Очевидно, что во многих важнейших пунктах своей философской системы Агамбен именно таким образом развивает некоторые важнейшие положения мысли Хайдеггера, которые, вне зависимости от глубины их собственно авторской проработки, в качестве «истинно философских» не исчерпываются применением, которое дал их потенциалу автор. Так, именно у Хайдеггера мы находим, наряду со знаменитым «забвением», такое определение исторической судьбы бытия как придание ему сугубо служебного характера; и именно он выдвигает требование преодолеть такое истолкование, указывая на «другое начало» философии:
Бытiе [так в русском переводе передано Seyn, которое Хайдеггер использует наряду с Sein, «бытием», чтобы выделить его иной, более изначальный смысл – А. П.], как бы оно ни возвышалось до условия, оно таким образом уже унижено до положения прислуги и дополнительности у сущего.

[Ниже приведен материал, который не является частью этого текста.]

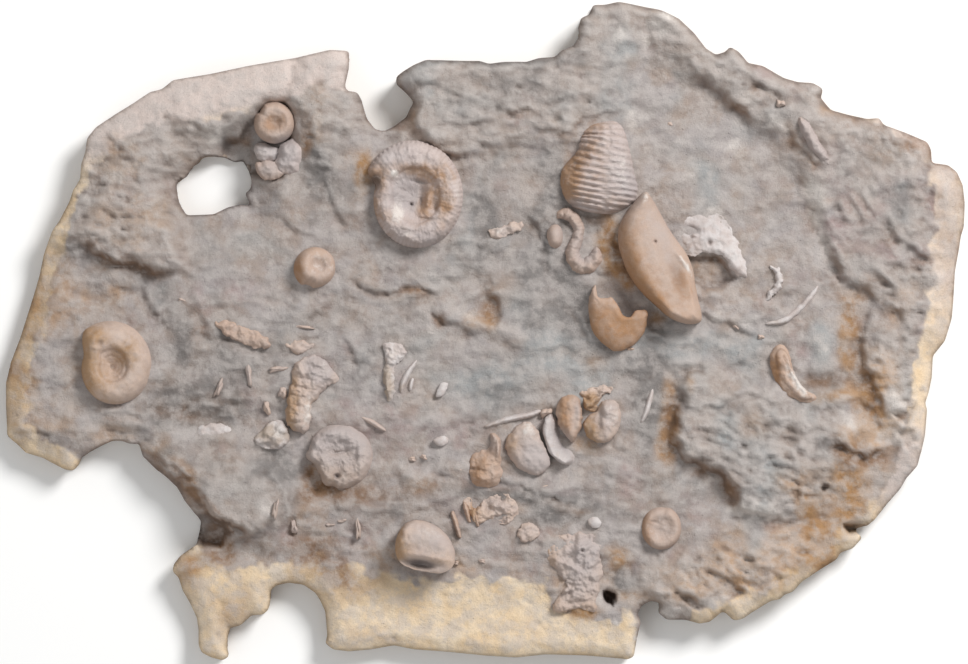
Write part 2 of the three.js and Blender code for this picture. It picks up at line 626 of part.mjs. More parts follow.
// A whole coiled shell on a polar grid: rings from the hub over the crest to the venter.
function coilBody({ at, reach, stretch, growth, mouth, rise, ribs = 0, steps, ...rest }) {
  const { tilt = 0, towards = 0, lift = 0 } = rest;
  const mean = reach * growth ** -0.5;
  const ring = ([share, height, spiral]) =>
    Array.from({ length: steps }, (_, k) => {
      const turn = k / steps;
      const bearing = radians(mouth + 360 * turn);
      const radius = share * (mean + (reach * growth ** -turn - mean) * spiral) * UNIT;
      const rib = share > 0.6 && share < 1 && height > 0 ? 0.35 * Math.cos(TAU * ribs * turn) : 0;
      const fade = 1 - 0.2 * turn * spiral;
      return new THREE.Vector3(
        radius * stretch[0] * Math.cos(bearing),
        -radius * stretch[1] * Math.sin(bearing),
        rise * height * (height > 0 ? fade : 1) + (ribs ? rib : 0),
      );
    });
  const lean = new THREE.Vector3(
    Math.cos(radians(towards) + Math.PI / 2),
    -Math.sin(radians(towards) + Math.PI / 2),
    0,
  );
  const [x, y] = place(at);
  const bed = relief(...at) + lift;
  const settle = (p) => {
    const turned = p.clone().applyAxisAngle(lean, -radians(tilt));
    return [x + turned.x, y + turned.y, bed + turned.z];
  };
  const rings = COIL_SECTION.map((section) => ring(section).map(settle));
  const back = settle(new THREE.Vector3(0, 0, -rise / 2));
  const hub = settle(new THREE.Vector3(0, 0, rise * 0.36));
  return ringBody(rings, back, hub);
}

// A rounded body that climbs from its outline to a crown.
function moundBody({ outline, crown, rise, rim, holes = [] }) {
  const bed = relief(...crown[0].map((c, k) => (c + crown.at(-1)[k]) / 2));
  const onCrown = (p) => {
    if (crown.length === 1) return crown[0];
    return nearestEdge([...crown, ...crown.slice(1, -1).reverse()], ...p).at;
  };
  const ring = (share, z) =>
    outline.map((p) => {
      const top = onCrown(p);
      return [...place([p[0] + (top[0] - p[0]) * share, p[1] + (top[1] - p[1]) * share]), bed + z];
    });
  const rings = [[0, -BURIED], [0, rim]];
  for (const share of [0.22, 0.62]) {
    rings.push([share, rim + (rise - rim) * Math.sqrt(1 - (1 - share) ** 2)]);
  }
  const middle = place(crown[Math.floor(crown.length / 2)]);
  const body = ringBody(
    rings.map(([share, z]) => ring(share, z)),
    [...middle, bed - BURIED],
    [...middle, bed + rise],
  );
  const punch = (hole) => walled(hole, [{ z: 0, grow: 0 }, { z: SKY, grow: 0 }]);
  return holes.reduce((solid, hole) => solid.subtract(punch(hole)), body);
}

// A body carried along a path, riding on the rock, with an oval section.
function strandBody({ path, half, rise, sides, steps, ribs = 0 }) {
  const line = (values) => new THREE.SplineCurve(values);
  const course = line(path.map((p) => new THREE.Vector2(...p)));
  const size = line(half.map((h, k) => new THREE.Vector2(h, rise[k])));
  const station = (t) => {
    const [centre, along, { x: width, y: height }] = [
      course.getPoint(t), course.getTangent(t), size.getPoint(t),
    ];
    const rib = 1 + 0.05 * (ribs ? Math.cos(TAU * ribs * t) : 0);
    const bed = relief(centre.x, centre.y);
    return Array.from({ length: sides }, (_, k) => {
      const angle = (TAU * (k + 0.5)) / sides;
      const across = width * Math.cos(angle) * rib;
      const up = Math.sin(angle) > 0 ? height * rib : BURIED / 2;
      const spot = place([centre.x - along.y * across, centre.y + along.x * across]);
      return [...spot, bed + up * Math.sin(angle)];
    });
  };
  const rings = Array.from({ length: steps + 1 }, (_, k) => station(k / steps));
  const end = (p, height) => [...place(p), relief(...p) + height / 2];
  return ringBody(rings, end(path[0], rise[0]), end(path.at(-1), rise.at(-1)));
}

// ---- the slab and its fossils --------------------------------------------------------------------
const layers = SHELVES.reduce((solid, shelf) => solid.add(layerBlock(shelf)), groundBlock(0));
const edge = walled(OUTLINE, [
  { z: 0, grow: 0 },
  { z: SKY, grow: 0 },
]);
const hole = walled(HOLE, [
  { z: -1, grow: 0 },
  { z: SKY, grow: 0 },
]);
const pits = PITS.map(({ at, radius, bottom }) => {
  const rim = Array.from({ length: 7 }, (_, k) => {
    const reach = radius * (k % 2 ? 1 : 0.75);
    return [at[0] + reach * Math.cos((TAU * k) / 7), at[1] + reach * Math.sin((TAU * k) / 7)];
  });
  return walled(rim, [
    { z: bottom, grow: 0 },
    { z: SKY, grow: 0 },
  ]);
});
const rock = pits.reduce(
  (solid, pit) => solid.subtract(pit),
  edge.subtract(hole).intersect(layers),
);

const seat = rock.translate([0, 0, SEAT_GAP]);
const largest = (solid) =>
  solid.decompose().reduce((best, piece) => (piece.volume() > best.volume() ? piece : best));

const part = new THREE.Group();

function addNode(name, solid, tone) {
  const { vertProperties, numProp, triVerts } = solid.getMesh();
  const geometry = new THREE.BufferGeometry();
  const positions = Array.from(vertProperties).filter((_, k) => k % numProp < 3);
  geometry.setAttribute("position", new THREE.Float32BufferAttribute(positions, 3));
  geometry.setIndex(Array.from(triVerts));
  geometry.computeVertexNormals();
  const material = new THREE.MeshStandardMaterial({
    color: TONES[tone],
    roughness: 0.9,
    metalness: 0,
  });
  const mesh = new THREE.Mesh(geometry, material);
  mesh.name = name;
  part.add(mesh);
}

addNode("matrix_slab", rock, "matrix_grey");
for (const fossil of COILS) addNode(fossil.name, largest(coilBody(fossil).subtract(seat)), fossil.tone);
for (const fossil of MOUNDS) addNode(fossil.name, largest(moundBody(fossil).subtract(seat)), fossil.tone);
for (const fossil of STRANDS) {
  addNode(fossil.name, largest(strandBody(fossil).subtract(seat)), fossil.tone);
}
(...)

Мышление в другом начале не знает объяснения бытия через сущее и ничего не знает об обусловливании сущего бытiем, обусловливание которого всегда также нанимает (verdingt) бытiе к сущему, чтобы затем ему же (бытiю) и ссудить в форме «идеала» и «ценностей» (agathon – это начало) некое повышение[330].
Бытие, следовательно, может занимать сколь угодно высокое положение в той или иной метафизической системе, но в любом случае подобное место может быть лишь результатом его «продвижения по службе», на которую оно было однажды «нанято»; вот почему Хайдеггер призывает понимать его не на основе сущего как чего-то действительного (такое призвание должно быть отозвано), но принципиально иначе – как изначальную возможность, возможность как таковую:
То, что бытие есть и поэтому не становится никаким сущим, отчетливей всего выражается следующим: бытiе есть возможность, которая никоим образом не есть наличное, а, напротив, есть всегда исполняющее и отказывающее в отклонении через о-своение (Er-eignung)[331].